As some of you know and may have read here, I was once conned out of a lot of money by Isaac, who lives in Kenya. That was many years ago, and I have made several changes of email address and phone number since then.
I must have succeeded in preventing his correspondence with me because yesterday he brazenly left a voice mail message on the workplace phone of a friend and former colleague. He probably found her phone number through the workplace website, and this is a very troubling development. I’m concerned that now he is spending time tracking down people who know me.

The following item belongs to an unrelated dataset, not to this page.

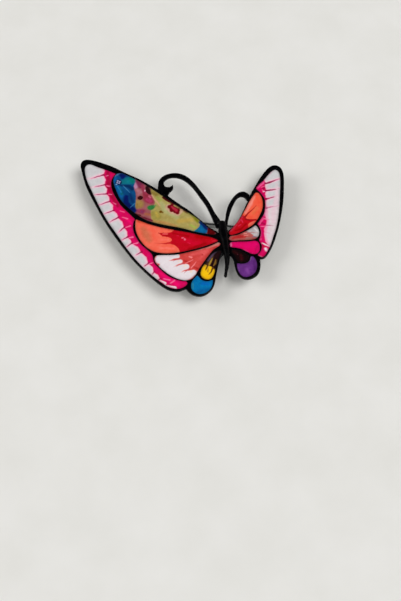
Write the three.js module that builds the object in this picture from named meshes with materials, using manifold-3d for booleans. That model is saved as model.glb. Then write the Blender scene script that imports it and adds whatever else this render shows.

The message said that he wanted to notify me of the death of his mother because, he said, she had formerly been “a good friend.” Well, that is stretching it a bit. I met her a few times during a vacation in Nairobi, and I liked her. But a good friend? Not really. Looking back, she was probably a co-conspirator in the scheme to separate me from my money.
I wondered if she had died in Nairobi’s Westgate Mall terrorist attack, but the message said that she died the day before that siege began. Even so, just the thought of that was horrifying. All of these thoughts caused me to have very mixed emotions. I suspect that Isaac contacted me because he needs money for her funeral, and even though I would like to send condolences, I won’t. Reopening the lines of communication would only make me vulnerable once again.
The worst part of all this is how embarrassing it is for me to remember how gullible I was back then, and to go through that terrible feeling of shame every time the whole thing resurfaces. I have to relive the shock, horror, and dismay of the awful insight, and it doesn’t get any easier.
Writing and talking about this has been very difficult, but it means that I am no longer locked into my private cringing. Also, I hope my story has some value as a cautionary tale. Since my experience, more and more people have talked about having been taken in by similarly unscrupulous rogues who use the Internet to steal from the vulnerable.
When I was being persuaded to send money, there was little to no information available about online fraud, and even if it had been I was convinced he was trustworthy. Now, though, warnings and examples are easy to find online and in the news. Even more significantly, friends and family members are now more likely to warn the people they care about because they have heard the stories. Just today I read about a clerk at a Western Union agency who told a grandmother about the scam that purports to be from a grandchild in distress and needing emergency funds. She was able to save the older woman a lot of money.
Let’s all tell the truth and shame the devil. That way we should be able to get these bad pennies out of circulation.